**Dataset excerpts**
++++++++++++++++++++

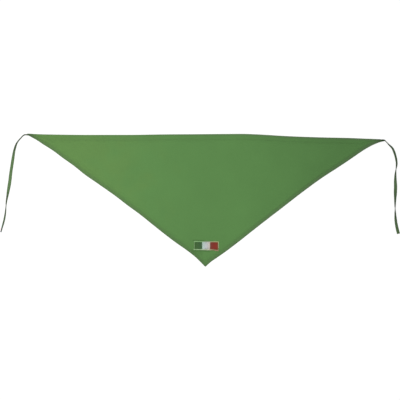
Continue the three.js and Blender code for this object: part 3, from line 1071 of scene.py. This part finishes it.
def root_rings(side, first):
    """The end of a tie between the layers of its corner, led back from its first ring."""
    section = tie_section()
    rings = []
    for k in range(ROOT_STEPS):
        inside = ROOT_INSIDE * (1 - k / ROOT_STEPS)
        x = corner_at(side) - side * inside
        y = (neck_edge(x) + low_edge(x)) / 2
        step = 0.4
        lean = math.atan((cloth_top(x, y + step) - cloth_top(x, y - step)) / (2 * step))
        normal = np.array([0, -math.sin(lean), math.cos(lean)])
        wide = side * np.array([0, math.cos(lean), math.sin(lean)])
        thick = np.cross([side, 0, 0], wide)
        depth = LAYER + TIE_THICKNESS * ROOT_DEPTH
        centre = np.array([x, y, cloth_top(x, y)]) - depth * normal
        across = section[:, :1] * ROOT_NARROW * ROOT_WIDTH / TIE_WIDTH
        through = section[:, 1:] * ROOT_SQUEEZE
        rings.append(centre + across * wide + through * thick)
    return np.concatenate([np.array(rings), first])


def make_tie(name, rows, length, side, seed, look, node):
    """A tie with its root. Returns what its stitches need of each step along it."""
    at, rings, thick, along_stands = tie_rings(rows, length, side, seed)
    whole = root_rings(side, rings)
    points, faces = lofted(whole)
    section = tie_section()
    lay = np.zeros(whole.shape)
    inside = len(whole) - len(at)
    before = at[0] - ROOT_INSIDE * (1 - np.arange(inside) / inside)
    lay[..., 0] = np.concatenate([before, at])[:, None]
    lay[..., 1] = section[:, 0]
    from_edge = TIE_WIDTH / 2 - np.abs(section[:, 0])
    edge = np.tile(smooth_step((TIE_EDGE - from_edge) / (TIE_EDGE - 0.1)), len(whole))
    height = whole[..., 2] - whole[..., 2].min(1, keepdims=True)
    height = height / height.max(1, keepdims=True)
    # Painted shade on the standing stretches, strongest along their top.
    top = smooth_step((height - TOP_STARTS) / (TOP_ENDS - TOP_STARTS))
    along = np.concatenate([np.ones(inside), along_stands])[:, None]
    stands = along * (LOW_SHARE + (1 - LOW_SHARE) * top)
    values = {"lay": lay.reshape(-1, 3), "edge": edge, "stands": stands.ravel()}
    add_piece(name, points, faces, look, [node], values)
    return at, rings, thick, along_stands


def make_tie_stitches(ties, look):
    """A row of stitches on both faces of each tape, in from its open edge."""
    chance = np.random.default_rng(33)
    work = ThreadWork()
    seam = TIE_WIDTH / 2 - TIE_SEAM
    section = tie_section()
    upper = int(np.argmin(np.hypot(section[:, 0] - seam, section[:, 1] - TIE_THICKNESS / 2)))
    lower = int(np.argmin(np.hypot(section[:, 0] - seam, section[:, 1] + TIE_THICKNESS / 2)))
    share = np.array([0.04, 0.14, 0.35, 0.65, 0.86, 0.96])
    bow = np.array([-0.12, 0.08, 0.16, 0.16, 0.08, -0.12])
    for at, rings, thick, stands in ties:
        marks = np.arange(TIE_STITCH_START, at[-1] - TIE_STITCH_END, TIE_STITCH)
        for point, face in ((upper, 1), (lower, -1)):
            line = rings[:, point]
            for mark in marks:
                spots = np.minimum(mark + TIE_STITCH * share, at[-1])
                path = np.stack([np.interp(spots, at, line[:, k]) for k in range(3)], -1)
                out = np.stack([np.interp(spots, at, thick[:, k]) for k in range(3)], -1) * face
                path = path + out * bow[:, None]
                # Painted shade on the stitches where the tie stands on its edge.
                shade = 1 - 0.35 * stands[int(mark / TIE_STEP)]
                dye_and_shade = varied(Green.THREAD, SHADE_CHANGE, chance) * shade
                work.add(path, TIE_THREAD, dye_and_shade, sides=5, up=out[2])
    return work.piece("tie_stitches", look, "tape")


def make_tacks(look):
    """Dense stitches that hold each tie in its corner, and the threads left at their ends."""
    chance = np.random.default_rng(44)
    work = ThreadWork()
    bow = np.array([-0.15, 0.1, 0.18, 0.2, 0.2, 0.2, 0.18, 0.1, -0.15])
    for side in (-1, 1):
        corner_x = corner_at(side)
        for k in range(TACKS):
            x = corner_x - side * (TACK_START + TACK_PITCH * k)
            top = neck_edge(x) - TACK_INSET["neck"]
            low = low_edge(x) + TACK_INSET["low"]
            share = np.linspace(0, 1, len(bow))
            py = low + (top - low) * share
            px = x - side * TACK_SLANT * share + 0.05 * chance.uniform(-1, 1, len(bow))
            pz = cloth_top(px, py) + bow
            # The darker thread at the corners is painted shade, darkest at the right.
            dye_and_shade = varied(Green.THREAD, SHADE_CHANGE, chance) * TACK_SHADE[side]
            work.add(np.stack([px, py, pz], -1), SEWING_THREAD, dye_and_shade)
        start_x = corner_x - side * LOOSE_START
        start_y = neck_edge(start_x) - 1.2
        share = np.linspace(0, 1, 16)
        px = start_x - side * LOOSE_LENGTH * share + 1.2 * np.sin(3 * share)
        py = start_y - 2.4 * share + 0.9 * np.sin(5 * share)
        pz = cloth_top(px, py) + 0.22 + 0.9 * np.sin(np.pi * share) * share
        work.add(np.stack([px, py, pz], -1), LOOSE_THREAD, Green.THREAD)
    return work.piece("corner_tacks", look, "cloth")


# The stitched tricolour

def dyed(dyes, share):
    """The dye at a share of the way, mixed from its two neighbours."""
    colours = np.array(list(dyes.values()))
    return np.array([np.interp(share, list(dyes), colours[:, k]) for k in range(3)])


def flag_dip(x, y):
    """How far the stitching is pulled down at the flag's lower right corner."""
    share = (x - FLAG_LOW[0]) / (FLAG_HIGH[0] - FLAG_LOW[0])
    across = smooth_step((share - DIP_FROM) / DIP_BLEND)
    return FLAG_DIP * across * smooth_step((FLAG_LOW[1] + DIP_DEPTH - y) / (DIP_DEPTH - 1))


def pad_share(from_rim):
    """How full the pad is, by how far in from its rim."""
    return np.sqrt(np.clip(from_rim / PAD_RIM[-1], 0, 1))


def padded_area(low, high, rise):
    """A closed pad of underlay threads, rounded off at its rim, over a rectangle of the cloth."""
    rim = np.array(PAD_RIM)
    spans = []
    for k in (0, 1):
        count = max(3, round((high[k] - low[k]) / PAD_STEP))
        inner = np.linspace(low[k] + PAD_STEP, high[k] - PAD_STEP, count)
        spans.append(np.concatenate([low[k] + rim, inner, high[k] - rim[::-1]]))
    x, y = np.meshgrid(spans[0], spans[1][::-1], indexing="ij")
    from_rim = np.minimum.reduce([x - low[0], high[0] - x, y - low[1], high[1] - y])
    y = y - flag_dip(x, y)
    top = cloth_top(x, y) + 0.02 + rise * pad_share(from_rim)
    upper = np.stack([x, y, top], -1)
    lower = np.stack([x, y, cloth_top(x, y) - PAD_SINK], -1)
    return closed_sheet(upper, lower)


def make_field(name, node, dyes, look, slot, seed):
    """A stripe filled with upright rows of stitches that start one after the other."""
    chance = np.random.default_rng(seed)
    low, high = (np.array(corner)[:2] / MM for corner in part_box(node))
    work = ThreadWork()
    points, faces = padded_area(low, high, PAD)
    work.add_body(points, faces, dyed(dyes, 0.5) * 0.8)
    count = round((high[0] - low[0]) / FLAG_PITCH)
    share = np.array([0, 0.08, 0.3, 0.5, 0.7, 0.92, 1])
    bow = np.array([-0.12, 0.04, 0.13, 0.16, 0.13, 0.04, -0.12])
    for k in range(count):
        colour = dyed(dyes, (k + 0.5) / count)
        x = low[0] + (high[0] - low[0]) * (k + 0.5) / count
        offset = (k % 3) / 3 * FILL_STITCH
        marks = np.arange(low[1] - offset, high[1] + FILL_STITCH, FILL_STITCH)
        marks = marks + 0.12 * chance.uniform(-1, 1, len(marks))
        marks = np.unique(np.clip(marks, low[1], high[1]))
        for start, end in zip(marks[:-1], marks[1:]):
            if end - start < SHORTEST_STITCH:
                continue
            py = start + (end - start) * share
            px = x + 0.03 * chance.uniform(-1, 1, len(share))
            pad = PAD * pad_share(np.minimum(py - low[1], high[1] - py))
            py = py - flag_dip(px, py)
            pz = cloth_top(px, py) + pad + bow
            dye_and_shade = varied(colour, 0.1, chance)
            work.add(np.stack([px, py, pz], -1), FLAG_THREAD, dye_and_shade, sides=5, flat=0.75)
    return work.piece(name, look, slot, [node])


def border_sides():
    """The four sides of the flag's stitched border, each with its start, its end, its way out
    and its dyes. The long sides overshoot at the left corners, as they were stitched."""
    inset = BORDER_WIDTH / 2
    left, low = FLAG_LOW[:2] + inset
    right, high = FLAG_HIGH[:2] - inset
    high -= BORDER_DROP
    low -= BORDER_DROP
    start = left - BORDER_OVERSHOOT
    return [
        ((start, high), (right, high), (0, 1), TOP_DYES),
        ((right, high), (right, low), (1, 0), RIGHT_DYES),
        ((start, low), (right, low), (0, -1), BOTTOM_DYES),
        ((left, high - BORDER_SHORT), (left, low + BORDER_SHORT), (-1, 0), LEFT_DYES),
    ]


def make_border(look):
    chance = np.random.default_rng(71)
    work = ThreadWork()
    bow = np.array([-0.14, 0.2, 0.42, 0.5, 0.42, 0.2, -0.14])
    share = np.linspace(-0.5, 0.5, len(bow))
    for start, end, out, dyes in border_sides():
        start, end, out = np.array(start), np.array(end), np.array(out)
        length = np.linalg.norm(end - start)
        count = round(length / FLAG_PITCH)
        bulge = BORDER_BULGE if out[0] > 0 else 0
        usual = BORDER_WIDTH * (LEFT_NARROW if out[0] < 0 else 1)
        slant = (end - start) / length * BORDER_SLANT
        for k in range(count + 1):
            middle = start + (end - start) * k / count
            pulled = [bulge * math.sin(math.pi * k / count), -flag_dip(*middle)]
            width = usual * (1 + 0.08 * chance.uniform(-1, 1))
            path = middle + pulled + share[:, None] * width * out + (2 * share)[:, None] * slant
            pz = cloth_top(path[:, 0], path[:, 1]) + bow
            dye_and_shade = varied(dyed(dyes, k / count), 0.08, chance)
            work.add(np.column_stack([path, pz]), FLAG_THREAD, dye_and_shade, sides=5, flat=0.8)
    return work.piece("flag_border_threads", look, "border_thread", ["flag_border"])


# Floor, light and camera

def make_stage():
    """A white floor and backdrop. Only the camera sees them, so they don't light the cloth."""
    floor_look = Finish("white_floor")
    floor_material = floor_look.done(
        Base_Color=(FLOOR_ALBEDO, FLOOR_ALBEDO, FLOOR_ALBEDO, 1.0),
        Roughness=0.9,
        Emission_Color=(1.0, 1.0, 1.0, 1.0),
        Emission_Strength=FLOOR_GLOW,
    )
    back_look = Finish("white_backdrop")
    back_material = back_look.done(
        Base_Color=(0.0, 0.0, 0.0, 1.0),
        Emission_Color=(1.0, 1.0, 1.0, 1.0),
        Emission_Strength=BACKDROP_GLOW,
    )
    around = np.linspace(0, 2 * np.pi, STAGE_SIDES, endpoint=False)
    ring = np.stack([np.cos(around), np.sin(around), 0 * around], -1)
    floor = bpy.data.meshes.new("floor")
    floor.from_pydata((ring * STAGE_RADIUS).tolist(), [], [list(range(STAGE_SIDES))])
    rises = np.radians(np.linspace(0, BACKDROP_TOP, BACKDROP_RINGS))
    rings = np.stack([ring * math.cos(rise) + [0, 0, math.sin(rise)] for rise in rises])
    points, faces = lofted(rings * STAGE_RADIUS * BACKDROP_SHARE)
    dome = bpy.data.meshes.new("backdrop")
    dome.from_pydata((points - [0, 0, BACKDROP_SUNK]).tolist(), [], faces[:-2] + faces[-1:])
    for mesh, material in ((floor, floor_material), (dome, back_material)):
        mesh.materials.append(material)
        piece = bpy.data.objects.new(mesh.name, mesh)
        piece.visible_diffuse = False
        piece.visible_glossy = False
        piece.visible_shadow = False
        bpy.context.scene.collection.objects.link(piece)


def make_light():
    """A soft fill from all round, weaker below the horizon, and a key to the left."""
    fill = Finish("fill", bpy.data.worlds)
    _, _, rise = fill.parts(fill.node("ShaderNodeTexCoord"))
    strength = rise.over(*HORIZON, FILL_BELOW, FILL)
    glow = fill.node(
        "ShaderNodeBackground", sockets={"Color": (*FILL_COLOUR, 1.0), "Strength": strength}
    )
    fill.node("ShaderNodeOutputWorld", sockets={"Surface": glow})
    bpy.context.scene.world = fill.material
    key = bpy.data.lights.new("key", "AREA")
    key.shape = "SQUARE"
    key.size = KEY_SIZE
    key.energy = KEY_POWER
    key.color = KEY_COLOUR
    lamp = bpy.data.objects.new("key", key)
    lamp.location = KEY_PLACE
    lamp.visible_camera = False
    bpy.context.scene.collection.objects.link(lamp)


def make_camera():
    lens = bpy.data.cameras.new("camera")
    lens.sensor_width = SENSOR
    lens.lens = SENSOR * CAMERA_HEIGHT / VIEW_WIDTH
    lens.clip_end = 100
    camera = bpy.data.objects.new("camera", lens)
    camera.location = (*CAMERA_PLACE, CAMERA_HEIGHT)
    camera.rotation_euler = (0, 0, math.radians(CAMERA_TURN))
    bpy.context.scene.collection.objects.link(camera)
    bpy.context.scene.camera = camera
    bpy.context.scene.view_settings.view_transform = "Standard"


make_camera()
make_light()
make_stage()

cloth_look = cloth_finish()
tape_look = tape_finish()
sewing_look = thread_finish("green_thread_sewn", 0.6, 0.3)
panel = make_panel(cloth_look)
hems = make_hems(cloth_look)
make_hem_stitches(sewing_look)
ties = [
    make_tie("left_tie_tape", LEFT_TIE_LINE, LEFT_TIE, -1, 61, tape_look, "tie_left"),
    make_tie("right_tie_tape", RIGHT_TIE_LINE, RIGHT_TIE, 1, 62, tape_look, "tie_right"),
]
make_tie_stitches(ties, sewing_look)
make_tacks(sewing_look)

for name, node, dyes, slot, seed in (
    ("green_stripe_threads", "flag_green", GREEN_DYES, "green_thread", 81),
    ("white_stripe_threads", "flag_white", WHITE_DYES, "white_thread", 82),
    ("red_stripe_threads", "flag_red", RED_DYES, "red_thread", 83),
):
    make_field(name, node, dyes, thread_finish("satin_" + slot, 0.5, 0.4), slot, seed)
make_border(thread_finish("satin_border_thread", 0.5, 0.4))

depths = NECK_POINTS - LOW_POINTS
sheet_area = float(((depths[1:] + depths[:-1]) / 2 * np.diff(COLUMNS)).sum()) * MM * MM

++++++++++++++++++++

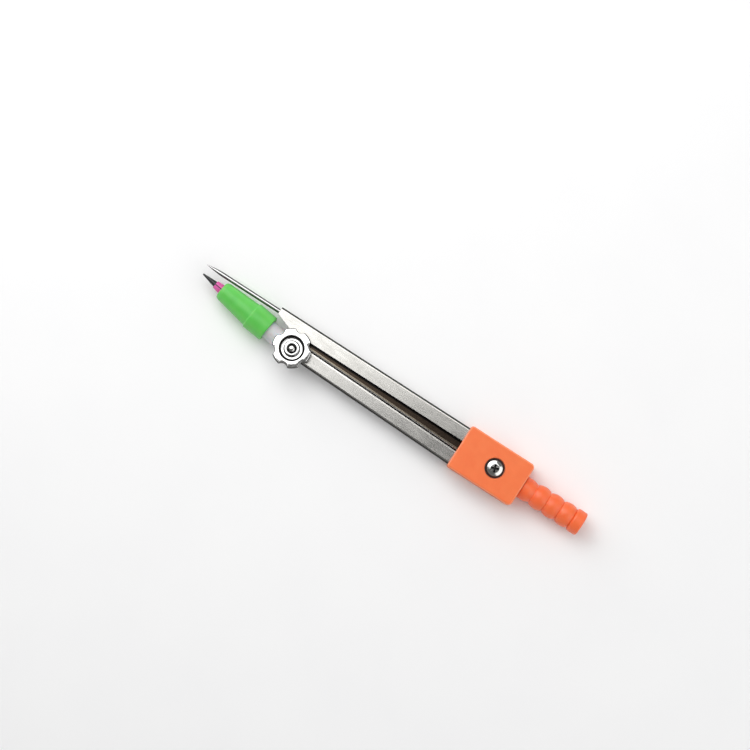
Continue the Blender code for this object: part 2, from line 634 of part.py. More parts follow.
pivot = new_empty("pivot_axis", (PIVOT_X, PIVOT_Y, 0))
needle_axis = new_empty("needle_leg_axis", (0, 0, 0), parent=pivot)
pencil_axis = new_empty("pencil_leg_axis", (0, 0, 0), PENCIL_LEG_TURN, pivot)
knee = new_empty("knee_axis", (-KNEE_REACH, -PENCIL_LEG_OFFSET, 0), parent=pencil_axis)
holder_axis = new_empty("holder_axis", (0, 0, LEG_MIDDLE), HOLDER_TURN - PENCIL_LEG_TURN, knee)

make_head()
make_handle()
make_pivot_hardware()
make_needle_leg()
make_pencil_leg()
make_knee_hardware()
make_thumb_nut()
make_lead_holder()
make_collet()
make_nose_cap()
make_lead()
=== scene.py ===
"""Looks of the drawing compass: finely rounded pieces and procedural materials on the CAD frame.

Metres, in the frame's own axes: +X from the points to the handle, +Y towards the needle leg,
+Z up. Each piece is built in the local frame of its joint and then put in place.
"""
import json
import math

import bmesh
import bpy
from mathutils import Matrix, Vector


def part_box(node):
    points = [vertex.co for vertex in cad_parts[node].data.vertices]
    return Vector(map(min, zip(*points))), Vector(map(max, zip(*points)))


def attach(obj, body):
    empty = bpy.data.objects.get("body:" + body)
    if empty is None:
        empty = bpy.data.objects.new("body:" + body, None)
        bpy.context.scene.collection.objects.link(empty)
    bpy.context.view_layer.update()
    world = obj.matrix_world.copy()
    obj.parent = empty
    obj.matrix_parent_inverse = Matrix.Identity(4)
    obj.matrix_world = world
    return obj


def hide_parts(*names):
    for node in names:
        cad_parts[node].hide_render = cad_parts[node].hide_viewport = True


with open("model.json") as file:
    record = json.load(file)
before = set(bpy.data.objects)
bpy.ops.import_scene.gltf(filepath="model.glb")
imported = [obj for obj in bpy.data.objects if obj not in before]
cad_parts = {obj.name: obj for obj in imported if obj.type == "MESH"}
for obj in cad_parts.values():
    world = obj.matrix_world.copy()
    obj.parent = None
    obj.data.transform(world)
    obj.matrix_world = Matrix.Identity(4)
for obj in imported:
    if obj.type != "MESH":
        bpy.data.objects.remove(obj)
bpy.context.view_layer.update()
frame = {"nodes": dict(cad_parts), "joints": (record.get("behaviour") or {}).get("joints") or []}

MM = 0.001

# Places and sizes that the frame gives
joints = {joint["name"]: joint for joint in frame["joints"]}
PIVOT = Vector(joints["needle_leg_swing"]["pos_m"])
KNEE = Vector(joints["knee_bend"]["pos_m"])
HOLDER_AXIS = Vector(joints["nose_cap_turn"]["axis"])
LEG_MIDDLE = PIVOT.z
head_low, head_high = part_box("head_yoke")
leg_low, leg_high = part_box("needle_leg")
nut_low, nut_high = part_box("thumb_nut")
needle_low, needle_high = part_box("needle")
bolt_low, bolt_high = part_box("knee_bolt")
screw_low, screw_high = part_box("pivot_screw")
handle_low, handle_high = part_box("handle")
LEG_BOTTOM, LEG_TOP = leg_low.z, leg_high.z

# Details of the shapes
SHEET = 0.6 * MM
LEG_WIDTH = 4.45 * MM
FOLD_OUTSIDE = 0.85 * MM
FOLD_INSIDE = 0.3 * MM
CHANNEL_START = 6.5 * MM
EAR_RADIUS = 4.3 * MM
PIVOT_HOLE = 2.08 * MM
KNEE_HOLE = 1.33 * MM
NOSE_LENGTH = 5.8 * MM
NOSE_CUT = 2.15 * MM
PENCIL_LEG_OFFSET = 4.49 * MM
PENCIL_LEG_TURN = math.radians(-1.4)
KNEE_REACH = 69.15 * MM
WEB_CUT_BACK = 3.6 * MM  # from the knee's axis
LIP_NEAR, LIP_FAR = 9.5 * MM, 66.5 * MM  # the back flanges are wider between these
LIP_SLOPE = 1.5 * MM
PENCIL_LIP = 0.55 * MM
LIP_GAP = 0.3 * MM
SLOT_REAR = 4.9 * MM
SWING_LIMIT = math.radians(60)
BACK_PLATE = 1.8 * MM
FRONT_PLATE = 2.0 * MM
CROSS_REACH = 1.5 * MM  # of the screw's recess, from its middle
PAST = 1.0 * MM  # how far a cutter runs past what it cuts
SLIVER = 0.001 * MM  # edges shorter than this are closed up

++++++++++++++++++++

**Exercise objective**
Exactly the lines from the line that has "make_head()" through the line that has "obj.matrix_world = Matrix.Identity(4)" are to be repeated, both included, with nothing added.

**Output below**
make_head()
make_handle()
make_pivot_hardware()
make_needle_leg()
make_pencil_leg()
make_knee_hardware()
make_thumb_nut()
make_lead_holder()
make_collet()
make_nose_cap()
make_lead()
=== scene.py ===
"""Looks of the drawing compass: finely rounded pieces and procedural materials on the CAD frame.

Metres, in the frame's own axes: +X from the points to the handle, +Y towards the needle leg,
+Z up. Each piece is built in the local frame of its joint and then put in place.
"""
import json
import math

import bmesh
import bpy
from mathutils import Matrix, Vector


def part_box(node):
    points = [vertex.co for vertex in cad_parts[node].data.vertices]
    return Vector(map(min, zip(*points))), Vector(map(max, zip(*points)))


def attach(obj, body):
    empty = bpy.data.objects.get("body:" + body)
    if empty is None:
        empty = bpy.data.objects.new("body:" + body, None)
        bpy.context.scene.collection.objects.link(empty)
    bpy.context.view_layer.update()
    world = obj.matrix_world.copy()
    obj.parent = empty
    obj.matrix_parent_inverse = Matrix.Identity(4)
    obj.matrix_world = world
    return obj


def hide_parts(*names):
    for node in names:
        cad_parts[node].hide_render = cad_parts[node].hide_viewport = True


with open("model.json") as file:
    record = json.load(file)
before = set(bpy.data.objects)
bpy.ops.import_scene.gltf(filepath="model.glb")
imported = [obj for obj in bpy.data.objects if obj not in before]
cad_parts = {obj.name: obj for obj in imported if obj.type == "MESH"}
for obj in cad_parts.values():
    world = obj.matrix_world.copy()
    obj.parent = None
    obj.data.transform(world)
    obj.matrix_world = Matrix.Identity(4)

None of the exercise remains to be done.